I see the lights, I see the party lights 

Haberdish is owned by Jeff Tonidandel, who also owns Growler’s Pourhouse and The Crepe Cellar--sooo, he basically owns an entire block of NoDa. While Scallionpancake likes Growler’s, and is so-so on The Crepe Cellar, we were blown away by Haberdish. Haberdish was poppin’ on our first visit on a Friday night, right around two months after their opening in December. Like many others that night, we were drawn like moths to a flame to a Charlotte Agenda instagram picture floating about of a gorgeous pink cocktail adorned with one of their signature flower ice cubes. We saw the picture, we made plans to go--just like the rest of Charlotte on one fine Friday night (cue two and a half hour wait). Read on to see why this place is our new jam--we have been back once more since our first visit, and it’s one of our new go-to spots.

Rose gold silverware and flowers in my drink: is this heaven?

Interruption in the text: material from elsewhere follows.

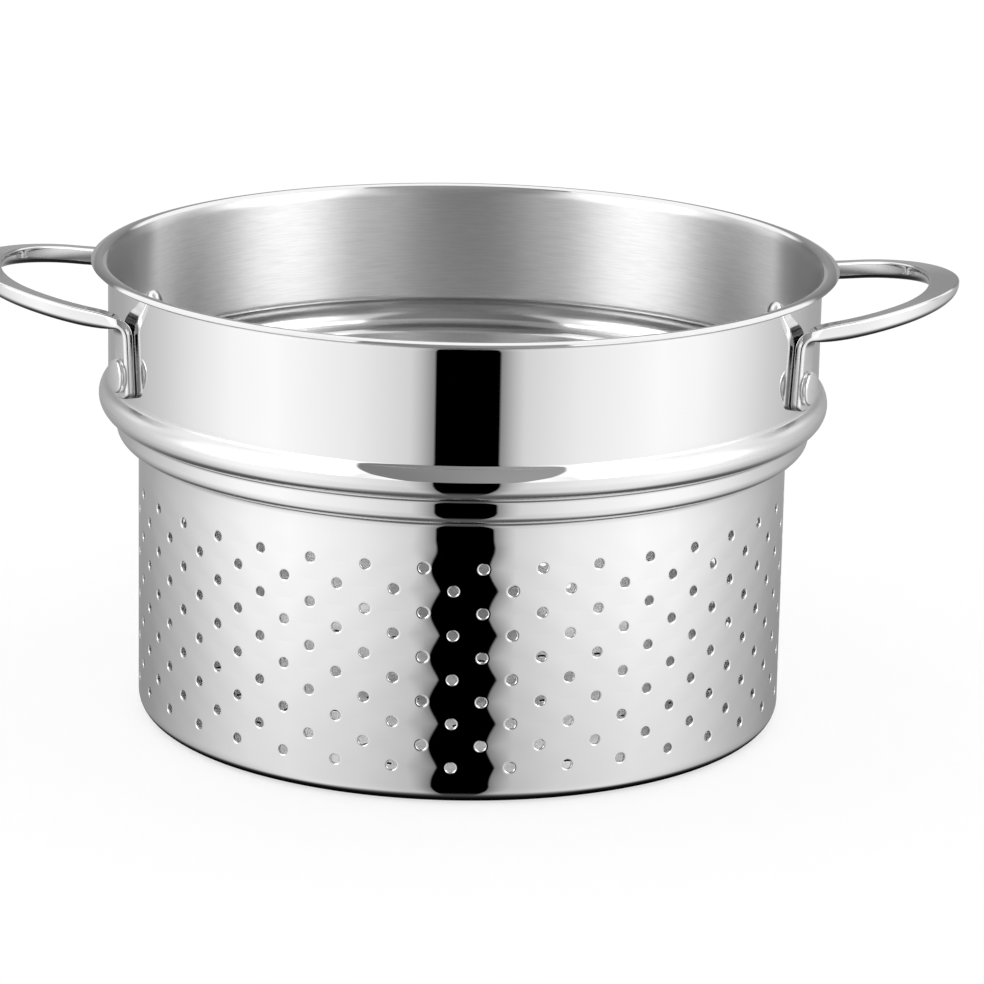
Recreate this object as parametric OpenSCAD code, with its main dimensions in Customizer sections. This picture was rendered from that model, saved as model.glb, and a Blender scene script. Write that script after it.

Rose gold silverware and flowers in my drink: is this heaven?

Our second visit was during the thick of tax season--it’s possible Jason and I bickered like everyone’s favorite married Jewish couple, and it’s also possible he fell asleep at the table. Yay, March! The best part? My dad was in town! Yeah, Wayne!

Wayney is here!

Wayney is here!

Eat This:

Brined Smoked Chicken
Tossed in Alabama white sauce

Is this chicken, what I have, or is this fish? 

Is this chicken, what I have, or is this fish? 

Fried Chicken
Brined, battered, fried

You know I like my chicken fried

You know I like my chicken fried

Sweet Potato Dumplings
Hand-spooned with brown butter, sage, parm

The dumplings are so good your camera hand shakes 

The dumplings are so good your camera hand shakes 

Mac & Cheese
with optional spicy crispy chicken skin--not included in this picture

Better than the blue box

Better than the blue box

Tater Tots
Housemade tater tots

Are those housemade tater tots, or are you just happy to see me? 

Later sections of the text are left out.